> [WHAT TO DO]: Produce word for word the lines of the data below running from the one that has "left_hinge_cover();" to the one that has "zip(*points))), Vector(map(max, zip(*points)))", inclusive, and no others.

● ● ● ● ● ● ●

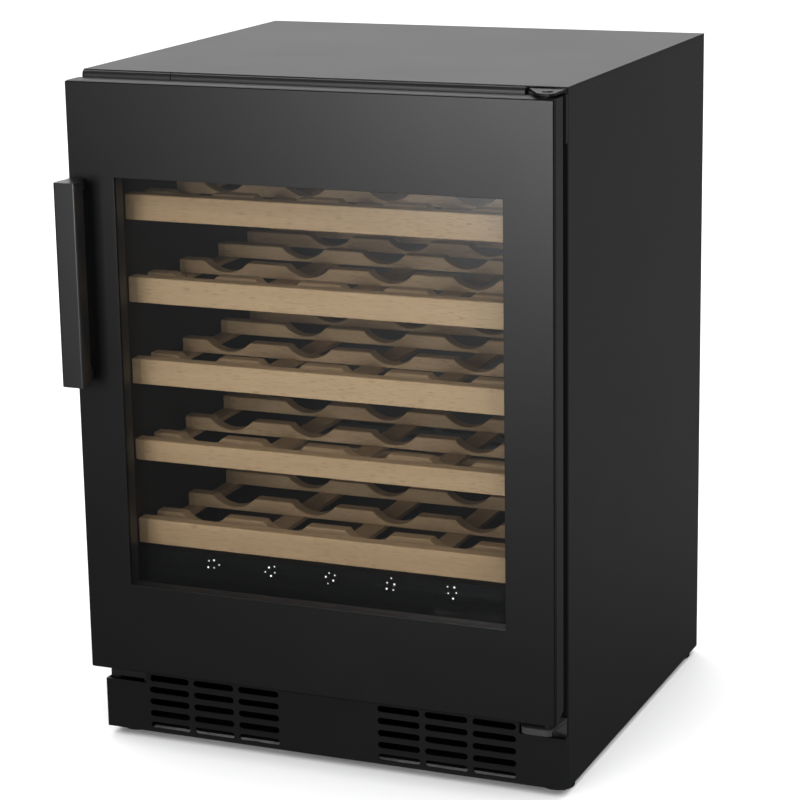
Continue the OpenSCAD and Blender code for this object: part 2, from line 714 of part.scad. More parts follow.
module shelf_rack(i) color(BEECH) in_place() {
  z = board_top(i);
  y0 = shelf_y + board_t;
  for (x = [-shelf_w / 2 + 0.5, shelf_w / 2 - 20.5])
    slab(x, x + 20, y0, shelf_y + shelf_d, z - rack_h, z - 20);
  for (x = [-bottle_pitch, 0, bottle_pitch]) slab(x - 14, x + 14, y0, shelf_y + shelf_d, z - rack_h, z - 20);
  for (y = [y0 + 26, y0 + 110]) cross_bar(y, z, -bottle_pitch / 4);
  for (y = [y0 + 216, y0 + 300]) cross_bar(y, z, bottle_pitch / 4);
  slab(-shelf_w / 2 + 3, shelf_w / 2 - 3, shelf_y + shelf_d - 12, shelf_y + shelf_d, z - 20, z - 3);
}

side_panel(-1);  // side_panel_left
side_panel(1);  // side_panel_right
top_panel();
back_panel();
base_pan();
front_frame();
inner_liner();
foam_insulation();
top_trim_strip();
left_hinge_cover();
corner_brackets();
top_hinge_plate();
bottom_hinge_bracket();
hinge_pins();
cabinet_screws();
plinth_grille();
foot(-1, 0);  // foot_front_left
foot(1, 0);  // foot_front_right
foot(-1, 1);  // foot_rear_left
foot(1, 1);  // foot_rear_right
shelf_rails(-1);  // shelf_rails_left
shelf_rails(1);  // shelf_rails_right
evaporator_cover();
evaporator_coil();
evaporator_fan_frame();
evaporator_fan_rotor();
carbon_filter();
temperature_sensor();
light_bar();
control_console();
control_fascia();
compressor();
compressor_grommets();
condenser_coil();
condenser_fan_shroud();
condenser_fan_rotor();
drip_tray();
electronics_box();
power_inlet();
refrigerant_pipes();
filter_drier();
door_skin();
door_frame();
outer_glass();
inner_glass();
glass_spacer();
door_gasket();
handle_bar();
handle_screws();
hinge_bushes();
shelf_board(1);  // shelf_1_board
shelf_board(2);  // shelf_2_board
shelf_board(3);  // shelf_3_board
shelf_board(4);  // shelf_4_board
shelf_board(5);  // shelf_5_board
shelf_rack(1);  // shelf_1_rack
shelf_rack(2);  // shelf_2_rack
shelf_rack(3);  // shelf_3_rack
shelf_rack(4);  // shelf_4_rack
shelf_rack(5);  // shelf_5_rack
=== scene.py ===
"""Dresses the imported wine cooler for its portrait: painted steel, moulded plastic, smoked glass, beech shelves
and the copper and steel of the cooling machinery, on a pale floor in soft studio light.

Everything is in metres in the model's own frame: +X right, +Y to the back, +Z up, floor at z = 0. Shapes are
surfaces on a grid of two parameters, worked out as whole arrays. MM turns the small sizes into metres.
"""

import json
import math

import bmesh
import bpy
import numpy as np
from mathutils import Matrix, Vector


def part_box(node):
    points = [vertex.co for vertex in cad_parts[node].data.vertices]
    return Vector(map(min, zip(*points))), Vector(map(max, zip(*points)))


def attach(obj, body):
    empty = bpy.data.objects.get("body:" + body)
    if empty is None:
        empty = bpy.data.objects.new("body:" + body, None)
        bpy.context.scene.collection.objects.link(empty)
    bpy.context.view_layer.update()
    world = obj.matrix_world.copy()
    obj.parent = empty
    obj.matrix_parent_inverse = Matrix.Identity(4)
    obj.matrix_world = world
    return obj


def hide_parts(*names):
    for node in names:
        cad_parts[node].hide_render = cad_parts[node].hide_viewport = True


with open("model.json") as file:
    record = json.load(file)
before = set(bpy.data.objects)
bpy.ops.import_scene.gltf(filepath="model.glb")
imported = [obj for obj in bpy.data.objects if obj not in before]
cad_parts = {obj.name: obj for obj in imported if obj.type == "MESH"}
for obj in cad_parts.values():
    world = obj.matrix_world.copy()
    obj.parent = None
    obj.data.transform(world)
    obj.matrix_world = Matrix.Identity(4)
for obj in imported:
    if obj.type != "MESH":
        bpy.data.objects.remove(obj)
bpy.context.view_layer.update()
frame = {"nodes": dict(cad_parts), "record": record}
record = frame["record"]
MM = 0.001

body_of = {node: body for body, nodes in record["behaviour"]["bodies"].items() for node in nodes}
slot_of = {part["node"]: part["material_slot"] for part in record["subparts"]}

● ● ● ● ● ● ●

> [ANSWER TO THIS EXERCISE]:
left_hinge_cover();
corner_brackets();
top_hinge_plate();
bottom_hinge_bracket();
hinge_pins();
cabinet_screws();
plinth_grille();
foot(-1, 0);  // foot_front_left
foot(1, 0);  // foot_front_right
foot(-1, 1);  // foot_rear_left
foot(1, 1);  // foot_rear_right
shelf_rails(-1);  // shelf_rails_left
shelf_rails(1);  // shelf_rails_right
evaporator_cover();
evaporator_coil();
evaporator_fan_frame();
evaporator_fan_rotor();
carbon_filter();
temperature_sensor();
light_bar();
control_console();
control_fascia();
compressor();
compressor_grommets();
condenser_coil();
condenser_fan_shroud();
condenser_fan_rotor();
drip_tray();
electronics_box();
power_inlet();
refrigerant_pipes();
filter_drier();
door_skin();
door_frame();
outer_glass();
inner_glass();
glass_spacer();
door_gasket();
handle_bar();
handle_screws();
hinge_bushes();
shelf_board(1);  // shelf_1_board
shelf_board(2);  // shelf_2_board
shelf_board(3);  // shelf_3_board
shelf_board(4);  // shelf_4_board
shelf_board(5);  // shelf_5_board
shelf_rack(1);  // shelf_1_rack
shelf_rack(2);  // shelf_2_rack
shelf_rack(3);  // shelf_3_rack
shelf_rack(4);  // shelf_4_rack
shelf_rack(5);  // shelf_5_rack
=== scene.py ===
"""Dresses the imported wine cooler for its portrait: painted steel, moulded plastic, smoked glass, beech shelves
and the copper and steel of the cooling machinery, on a pale floor in soft studio light.

Everything is in metres in the model's own frame: +X right, +Y to the back, +Z up, floor at z = 0. Shapes are
surfaces on a grid of two parameters, worked out as whole arrays. MM turns the small sizes into metres.
"""

import json
import math

import bmesh
import bpy
import numpy as np
from mathutils import Matrix, Vector


def part_box(node):
    points = [vertex.co for vertex in cad_parts[node].data.vertices]
    return Vector(map(min, zip(*points))), Vector(map(max, zip(*points)))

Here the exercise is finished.